You are helping a grocery store predict its revenue, and have data on its items sold per week, and price per item. What could be a useful engineered feature?
(A) For each product, calculate the number of items sold divided by the price per item.
(B) For each product, calculate the number of items sold times price per item.
I have wrongly selected option A and the reason was “Dividing the number of items by the price per item is a less useful engineered feature compared to the other option.”
I have selected A because I considered that having two feature that may vary simultaneously inversely would “add more information” rather than having a feature that may behave constant.

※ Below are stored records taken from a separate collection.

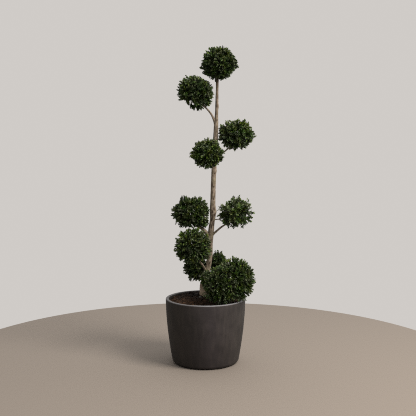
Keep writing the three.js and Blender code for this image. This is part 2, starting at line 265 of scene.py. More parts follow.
fibre_clay, tree, shader, place = new_material("fibre_clay_cast_charcoal")
cloud = add_node(tree, "ShaderNodeTexNoise",
                 {"Scale": 1 / (CLAY_CLOUD_MM * MM), "Detail": 6.0, "Roughness": 0.6}, {"Vector": place})
grain = add_node(tree, "ShaderNodeTexNoise", {"Scale": 1 / (CLAY_GRAIN_MM * MM), "Detail": 3.0},
                 {"Vector": place})
cloudy = add_node(tree, "ShaderNodeValToRGB", {"stops": [(0.36, "#272425"), (0.64, "#3b3738")]},
                  {"Fac": cloud})
grainy = add_node(tree, "ShaderNodeValToRGB", {"stops": [(0.35, "#221f1f"), (0.7, "#4a4545")]},
                  {"Fac": grain})
colour = add_node(tree, "ShaderNodeMix", {"data_type": "RGBA", "Factor": GRAIN_SHARE},
                  {"A": cloudy, "B": grainy})
bump = add_node(tree, "ShaderNodeBump", {"Strength": 0.25, "Distance": 0.0012}, {"Height": grain})
set_node(tree, shader, {"Roughness": 0.7, "IOR": 1.5}, {"Normal": bump})
print("fibre clay cast")

# %% [markdown]
# A pot that stands outdoors doesn't stay plain. Rain leaves faint paler runs down the side, and a thin film
# of algae tints the left side olive. Painted shade darkens the left side, the far right and the foot, and a
# painted purplish sheen lies across the middle. A painted highlight makes the lip pale where it catches light
# from above, less at the back and on the left. Each is one layer over the cast colour, which keeps them apart
# and easy to change.

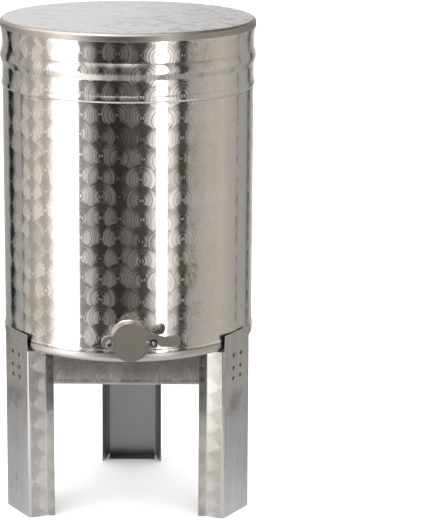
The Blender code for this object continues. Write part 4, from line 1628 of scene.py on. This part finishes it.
def stage_piece(name, material, place, hidden_from, create, **shape):
    """Add a piece of the studio, made by a bmesh function and hidden from some kinds of rays."""
    bm = bmesh.new()
    create(bm, **shape)
    piece = new_object(name, bm, [material])
    piece.location = place
    for rays in hidden_from:
        setattr(piece, f"visible_{rays}", False)


class STORAGETANK_OT_stage(bpy.types.Operator):
    """Set up the floor, the soft light, what the steel mirrors and the camera"""

    bl_idname = "storagetank.stage"
    bl_label = "Build Stage"

    def execute(self, context):
        scene = context.scene
        scene.view_settings.view_transform = "Standard"
        stage_piece(
            "studio_floor", make_floor(scene.storage_tank.floor_colour), FLOOR_PLACE, ["glossy"],
            bmesh.ops.create_grid, x_segments=1, y_segments=1, size=FLOOR_SIZE,
        )
        all_but_glossy = ["camera", "diffuse", "transmission", "volume_scatter", "shadow"]
        stage_piece(
            "studio_surround", make_surround_light(), SURROUND_PLACE, all_but_glossy,
            bmesh.ops.create_uvsphere, u_segments=96, v_segments=48, radius=SURROUND_RADIUS,
        )
        stage_piece(
            "table_in_reflections", make_table_light(), TABLE_PLACE, all_but_glossy,
            bmesh.ops.create_circle, cap_ends=True, segments=96, radius=TABLE_RADIUS,
        )
        self.lights(scene)
        self.camera(scene)
        return {"FINISHED"}

    def lights(self, scene):
        """Even pale light from all round, and one large soft light above."""
        world = bpy.data.worlds.new("pale studio")
        world.use_nodes = True
        nodes = Nodes(world.node_tree)
        inputs = {"Color": (1.0, 1.0, 1.0, 1.0), "Strength": SKY_STRENGTH}
        sky = nodes.add("ShaderNodeBackground", None, inputs)
        nodes.add("ShaderNodeOutputWorld", None, {"Surface": sky})
        scene.world = world
        light = bpy.data.lights.new("soft light", "AREA")
        light.shape = "DISK"
        light.size = SOFT_LIGHT_SIZE
        light.energy = SOFT_LIGHT_ENERGY
        lamp = bpy.data.objects.new("soft light", light)
        lamp.location = SOFT_LIGHT_PLACE
        lamp.rotation_euler = SOFT_LIGHT_TURN
        lamp.visible_glossy = False
        scene.collection.objects.link(lamp)

    def camera(self, scene):
        """Look at the tank as the photograph does."""
        camera = bpy.data.objects.new("camera", bpy.data.cameras.new("camera"))
        camera.data.lens = CAMERA_LENS
        camera.data.sensor_fit = "AUTO"
        camera.data.sensor_width = CAMERA_SENSOR
        camera.data.clip_end = 100.0
        aim = turned(CAMERA_YAW) @ Matrix.Rotation(math.pi / 2.0 + CAMERA_PITCH, 4, "X")
        camera.matrix_world = Matrix.Translation(CAMERA_PLACE) @ aim @ turned(CAMERA_ROLL)
        scene.collection.objects.link(camera)
        scene.camera = camera


OPERATORS = (
    STORAGETANK_OT_stage, STORAGETANK_OT_wall, STORAGETANK_OT_pan, STORAGETANK_OT_lid,
    STORAGETANK_OT_legs, STORAGETANK_OT_aprons, STORAGETANK_OT_welds, STORAGETANK_OT_tap,
    STORAGETANK_OT_blade, STORAGETANK_OT_wing_nut,
)


class STORAGETANK_PT_panel(bpy.types.Panel):
    """Sidebar panel with the tank's settings and its pieces"""

    bl_idname = "STORAGETANK_PT_panel"
    bl_label = "Storage Tank"
    bl_space_type = "VIEW_3D"
    bl_region_type = "UI"
    bl_category = "Storage Tank"

    def draw(self, context):
        settings = context.scene.storage_tank
        column = self.layout.column()
        for name in StorageTankSettings.__annotations__:
            column.prop(settings, name)
        for operator in OPERATORS:
            column.operator(operator.bl_idname)


def register():
    """Add the classes to Blender, and the settings to its scenes."""
    for item in (StorageTankSettings, *OPERATORS, STORAGETANK_PT_panel):
        bpy.utils.register_class(item)
    bpy.types.Scene.storage_tank = PointerProperty(type=StorageTankSettings)


def unregister():
    """Take the classes and the settings out of Blender again."""
    del bpy.types.Scene.storage_tank
    for item in reversed((StorageTankSettings, *OPERATORS, STORAGETANK_PT_panel)):
        bpy.utils.unregister_class(item)


def main():
    """Build every piece in turn."""
    register()
    for operator in OPERATORS:
        name = operator.bl_idname.split(".")[1]
        getattr(bpy.ops.storagetank, name)()


if __name__ == "__main__":
    main()
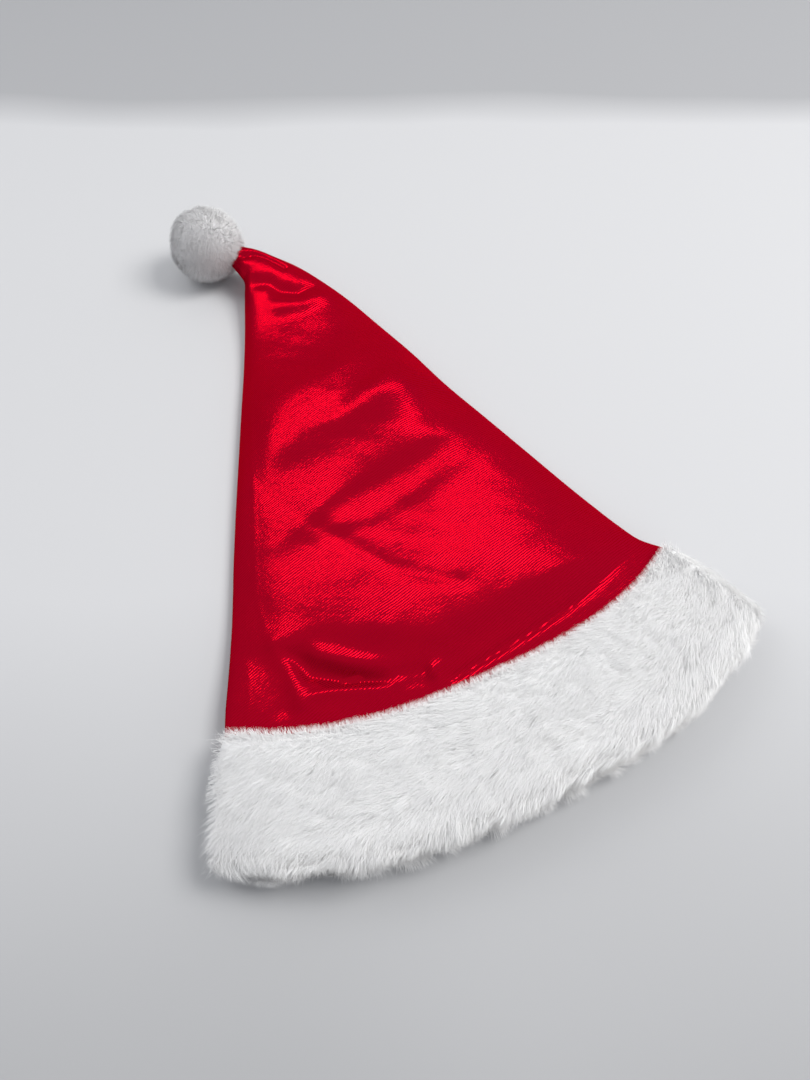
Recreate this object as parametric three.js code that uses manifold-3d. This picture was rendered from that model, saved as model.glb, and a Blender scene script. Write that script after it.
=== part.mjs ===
// A santa hat lying flat: a cone of red cloth with a band of white plush sewn on round the
// head opening, and a plush pompom on its tip, which is gathered and bent to one side.
// Millimetres, +Z up, the hat rests on z = 0. +Y runs from the head opening to the tip.
// The shapes are worked out round the seam point, where the lines of the crown's two lower
// sides meet near the tip, and the whole hat is then centred on the origin.

import * as THREE from "three";
import { mergeVertices } from "three/addons/utils/BufferGeometryUtils.js";
import Module from "manifold-3d";

// Driving dimensions
const CROWN_LENGTH = 370; // seam point to the hem, down the middle
const HEM_GIRTH = 548; // round the hem, where the band is sewn on
const CROWN_WALL = 1.2; // the doubled cloth of the cone
const SEAM_ALLOWANCE = 5; // cloth folded in at the side folds, which fills their edge
const BAND_WIDTH = 63; // hem to the outer edge of the plush
const BACKING_WALL = 2; // knitted backing of the plush
const PILE_TOP = 10; // height of the pile above its backing
const PILE_UNDER = 7; // the same pile, pressed flat under the hat
const PILE_LEFT = 12; // pile past the left side fold, where it is brushed out
const PILE_RIGHT = 7; // pile past the right side fold
const BACKING_INSET = 3; // the backing's side folds lie this far inside the crown's
const PILE_MOUTH = 7; // pile past the backing, round the head opening
const MOUTH_HEIGHT = 12.4; // clear height inside the hem and the band as they lie
const POMPOM_DIAMETER = 53;
const POMPOM_SINK = 1; // how far the pompom is flattened where it rests
const TIP_SINK = 13; // how deep the gathered tip goes into the pile of the pompom
const SEAM_GAP = 0.3; // crown to band, and crown to pompom

// The lying hat is a sector: half of the hem's girth on the crown's length
const HEM_HALF_WIDTH = CROWN_LENGTH * Math.sin(HEM_GIRTH / 4 / CROWN_LENGTH);

// Heights at the hem, where the crown's cloth meets the edge of the backing
const BACKING_LIFT = PILE_UNDER;
const BACKING_PUFF = BACKING_WALL + MOUTH_HEIGHT + BACKING_WALL;
const HEM_LIFT = BACKING_LIFT + (BACKING_WALL - CROWN_WALL) / 2;
const HEM_PUFF = CROWN_WALL + MOUTH_HEIGHT + BACKING_WALL;
const POMPOM_HEIGHT = POMPOM_DIAMETER / 2 - POMPOM_SINK;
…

Why would be more meaningful the other option?
Welcome to the Community!
For the second option(B) when we multiply the number of items sold times price per item, we get the total amount of money(revenue) that the seller get from the specific item That help us solve the main problem which is grocery store predict its revenue
But If we choose the first option(A) if we divide the number of items sold by the price per item, what we benefit from it, in the other words what is the column name of it that show result specification, so we choose the option(B)
I lost focus of the target! Thank you so much for your response! <3
In practice neither is very useful if the “price per item” is a constant. They both simply rescale the value, that doesn’t add information.
The question only makes sense if the ‘y’ values in the training set are the actual revenue, so that we could create a model that predicts the revenue.
But the scope of the question is feature engineering, not “how to create a useful model”.